Stated exercise - Please set down exactly the lines of the listing below from the line containing "make_gasket(foam_pe)" through the line containing "import math", both lines included, leaving out all other lines.

Data block -
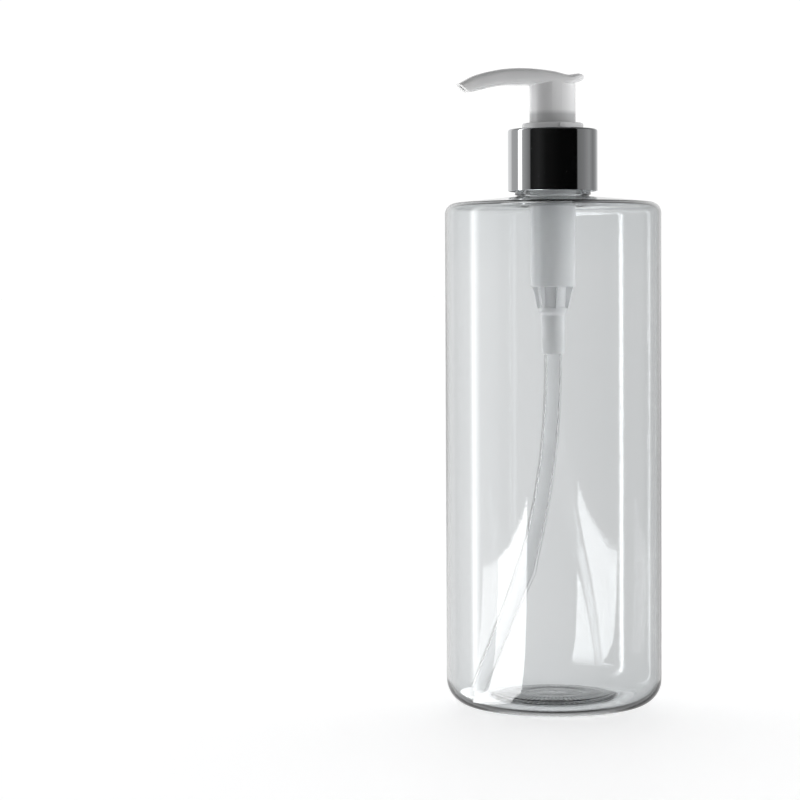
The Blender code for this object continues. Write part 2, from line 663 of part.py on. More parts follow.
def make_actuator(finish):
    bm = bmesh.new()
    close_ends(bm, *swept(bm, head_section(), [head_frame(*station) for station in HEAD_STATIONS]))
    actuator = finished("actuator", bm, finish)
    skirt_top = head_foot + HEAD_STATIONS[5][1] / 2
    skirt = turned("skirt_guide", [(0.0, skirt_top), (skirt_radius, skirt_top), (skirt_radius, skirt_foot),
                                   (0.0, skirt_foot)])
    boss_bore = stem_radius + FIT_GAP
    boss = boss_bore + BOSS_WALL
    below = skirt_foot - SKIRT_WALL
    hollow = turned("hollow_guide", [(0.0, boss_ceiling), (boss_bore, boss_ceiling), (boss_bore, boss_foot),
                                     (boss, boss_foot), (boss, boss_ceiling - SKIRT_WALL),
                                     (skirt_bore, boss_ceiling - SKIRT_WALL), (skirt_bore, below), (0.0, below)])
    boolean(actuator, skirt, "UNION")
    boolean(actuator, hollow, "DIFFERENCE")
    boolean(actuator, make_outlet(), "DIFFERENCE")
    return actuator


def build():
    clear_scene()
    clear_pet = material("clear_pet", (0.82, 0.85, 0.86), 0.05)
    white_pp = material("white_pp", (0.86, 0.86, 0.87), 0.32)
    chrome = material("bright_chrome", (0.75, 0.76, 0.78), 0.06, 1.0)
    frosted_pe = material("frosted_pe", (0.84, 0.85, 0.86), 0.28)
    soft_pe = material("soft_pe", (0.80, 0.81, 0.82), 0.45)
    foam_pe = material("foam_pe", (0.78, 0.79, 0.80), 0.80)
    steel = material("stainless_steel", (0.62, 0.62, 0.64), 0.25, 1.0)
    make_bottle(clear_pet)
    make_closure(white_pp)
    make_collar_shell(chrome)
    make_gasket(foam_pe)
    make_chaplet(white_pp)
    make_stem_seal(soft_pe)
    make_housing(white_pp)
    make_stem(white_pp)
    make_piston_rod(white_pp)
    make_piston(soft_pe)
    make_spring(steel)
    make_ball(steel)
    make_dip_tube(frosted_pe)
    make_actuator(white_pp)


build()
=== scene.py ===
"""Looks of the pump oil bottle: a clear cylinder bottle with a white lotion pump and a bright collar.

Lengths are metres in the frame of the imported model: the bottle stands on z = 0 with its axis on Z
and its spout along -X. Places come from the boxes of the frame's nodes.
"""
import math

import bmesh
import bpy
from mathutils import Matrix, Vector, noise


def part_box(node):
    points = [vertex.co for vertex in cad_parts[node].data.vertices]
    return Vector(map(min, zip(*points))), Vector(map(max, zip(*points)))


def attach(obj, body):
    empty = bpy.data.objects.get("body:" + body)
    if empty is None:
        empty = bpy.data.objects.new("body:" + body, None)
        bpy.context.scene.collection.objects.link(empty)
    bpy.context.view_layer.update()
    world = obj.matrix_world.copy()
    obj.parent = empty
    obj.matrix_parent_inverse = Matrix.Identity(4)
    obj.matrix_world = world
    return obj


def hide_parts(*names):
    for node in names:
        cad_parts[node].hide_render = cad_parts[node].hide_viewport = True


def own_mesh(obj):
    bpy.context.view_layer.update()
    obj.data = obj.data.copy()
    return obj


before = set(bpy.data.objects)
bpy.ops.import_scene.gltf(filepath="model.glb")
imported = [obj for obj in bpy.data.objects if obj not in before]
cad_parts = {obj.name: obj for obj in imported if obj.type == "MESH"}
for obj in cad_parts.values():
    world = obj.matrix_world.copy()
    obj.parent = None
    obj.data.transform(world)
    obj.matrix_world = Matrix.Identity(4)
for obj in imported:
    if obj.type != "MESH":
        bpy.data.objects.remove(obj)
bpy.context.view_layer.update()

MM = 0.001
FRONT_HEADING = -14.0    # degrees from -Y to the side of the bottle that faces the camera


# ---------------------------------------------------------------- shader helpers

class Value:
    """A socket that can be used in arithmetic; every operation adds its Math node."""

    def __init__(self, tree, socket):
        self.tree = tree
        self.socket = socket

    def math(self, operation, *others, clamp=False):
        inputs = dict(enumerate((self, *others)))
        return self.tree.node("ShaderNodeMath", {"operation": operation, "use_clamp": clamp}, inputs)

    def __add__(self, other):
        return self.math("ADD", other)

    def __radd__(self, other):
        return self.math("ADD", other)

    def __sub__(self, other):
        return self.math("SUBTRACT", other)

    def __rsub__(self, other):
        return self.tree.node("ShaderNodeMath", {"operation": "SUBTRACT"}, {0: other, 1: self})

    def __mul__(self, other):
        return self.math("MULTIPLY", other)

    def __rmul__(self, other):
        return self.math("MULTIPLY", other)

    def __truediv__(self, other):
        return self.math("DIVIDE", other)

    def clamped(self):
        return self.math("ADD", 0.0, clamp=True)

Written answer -
    make_gasket(foam_pe)
    make_chaplet(white_pp)
    make_stem_seal(soft_pe)
    make_housing(white_pp)
    make_stem(white_pp)
    make_piston_rod(white_pp)
    make_piston(soft_pe)
    make_spring(steel)
    make_ball(steel)
    make_dip_tube(frosted_pe)
    make_actuator(white_pp)


build()
=== scene.py ===
"""Looks of the pump oil bottle: a clear cylinder bottle with a white lotion pump and a bright collar.

Lengths are metres in the frame of the imported model: the bottle stands on z = 0 with its axis on Z
and its spout along -X. Places come from the boxes of the frame's nodes.
"""
import math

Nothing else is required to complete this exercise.